**Your goal:**
Below is a listing; reproduce each line of it exactly.

>> Start

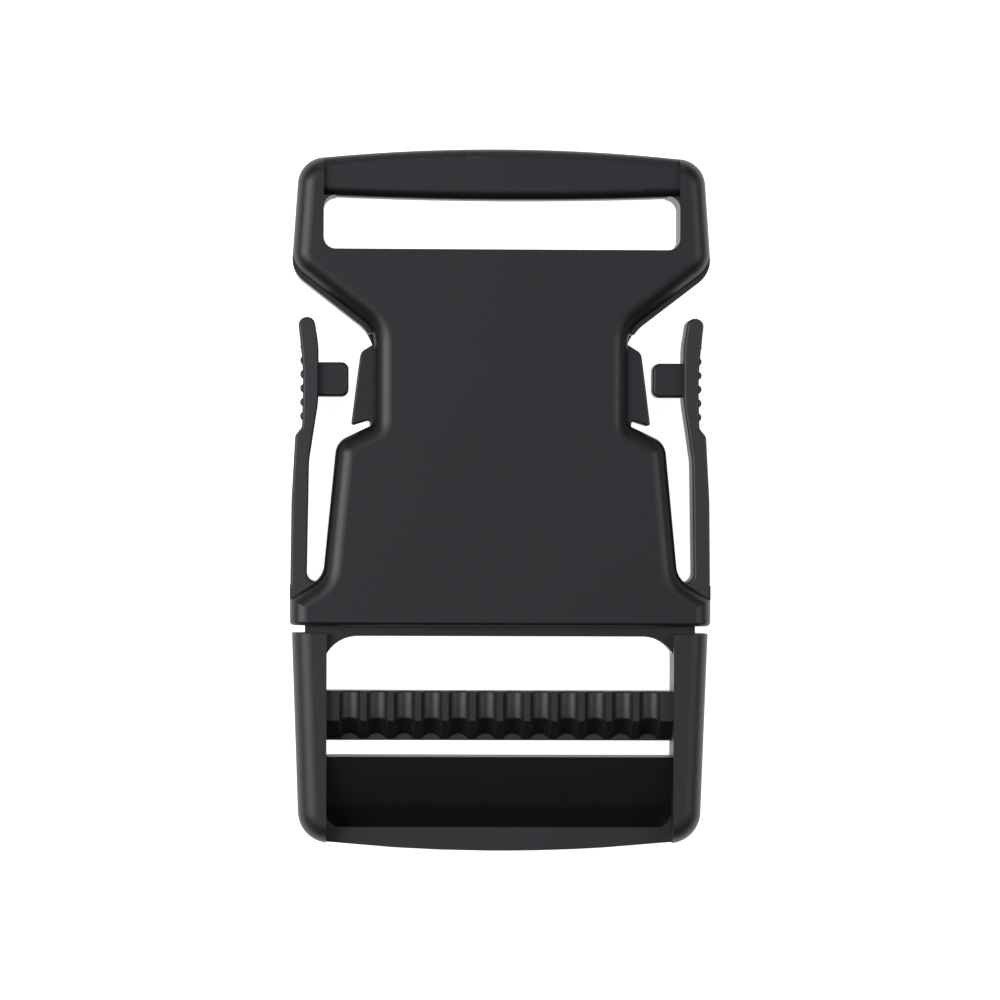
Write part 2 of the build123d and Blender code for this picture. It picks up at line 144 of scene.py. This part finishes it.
def rounded(corners, spacing_mm=1.0):
    """The outline through (x, y, radius) corners in mm, with arcs and evenly divided edges."""
    arc_step, least_turn = radians(15), 0.01
    arcs = []
    for n, (x, y, radius) in enumerate(corners):
        corner = Vector((x, y))
        back = (Vector(corners[n - 1][:2]) - corner).normalized()
        on = (Vector(corners[(n + 1) % len(corners)][:2]) - corner).normalized()
        turn = pi - back.angle(on)
        if radius == 0 or turn < least_turn:
            arcs.append([corner])
            continue
        reach = radius * tan(turn / 2)
        centre = corner + (back + on).normalized() * radius / cos(turn / 2)
        start = corner + back * reach - centre
        sweep = turn if start.cross(corner + on * reach - centre) > 0 else -turn
        steps = max(2, ceil(turn / arc_step))
        arcs.append([centre + Matrix.Rotation(sweep * k / steps, 2) @ start for k in range(steps + 1)])
    points = []
    for arc, following in zip(arcs, arcs[1:] + arcs[:1]):
        gap = following[0] - arc[-1]
        parts = max(1, round(gap.length / spacing_mm))
        points += arc + [arc[-1] + gap * k / parts for k in range(1, parts)]
    return points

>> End

**Solution:**
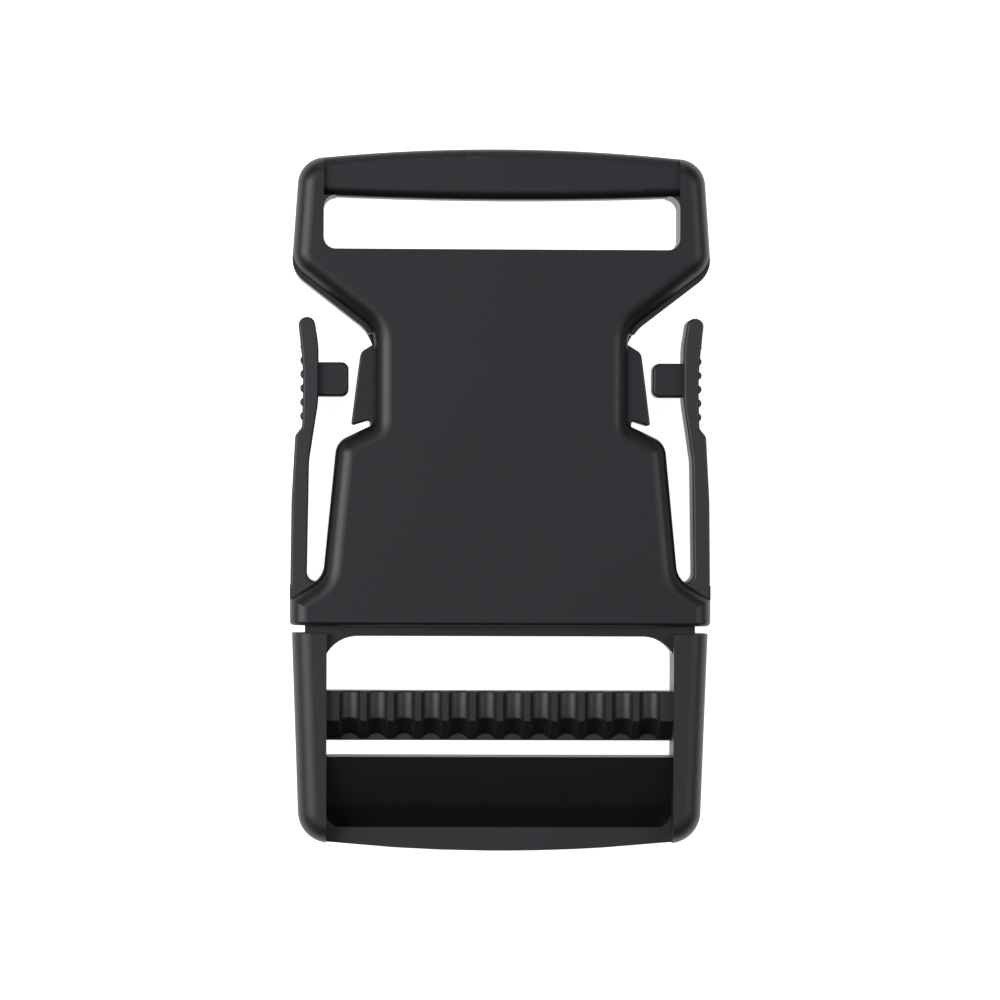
Write part 2 of the build123d and Blender code for this picture. It picks up at line 144 of scene.py. This part finishes it.
def rounded(corners, spacing_mm=1.0):
    """The outline through (x, y, radius) corners in mm, with arcs and evenly divided edges."""
    arc_step, least_turn = radians(15), 0.01
    arcs = []
    for n, (x, y, radius) in enumerate(corners):
        corner = Vector((x, y))
        back = (Vector(corners[n - 1][:2]) - corner).normalized()
        on = (Vector(corners[(n + 1) % len(corners)][:2]) - corner).normalized()
        turn = pi - back.angle(on)
        if radius == 0 or turn < least_turn:
            arcs.append([corner])
            continue
        reach = radius * tan(turn / 2)
        centre = corner + (back + on).normalized() * radius / cos(turn / 2)
        start = corner + back * reach - centre
        sweep = turn if start.cross(corner + on * reach - centre) > 0 else -turn
        steps = max(2, ceil(turn / arc_step))
        arcs.append([centre + Matrix.Rotation(sweep * k / steps, 2) @ start for k in range(steps + 1)])
    points = []
    for arc, following in zip(arcs, arcs[1:] + arcs[:1]):
        gap = following[0] - arc[-1]
        parts = max(1, round(gap.length / spacing_mm))
        points += arc + [arc[-1] + gap * k / parts for k in range(1, parts)]
    return points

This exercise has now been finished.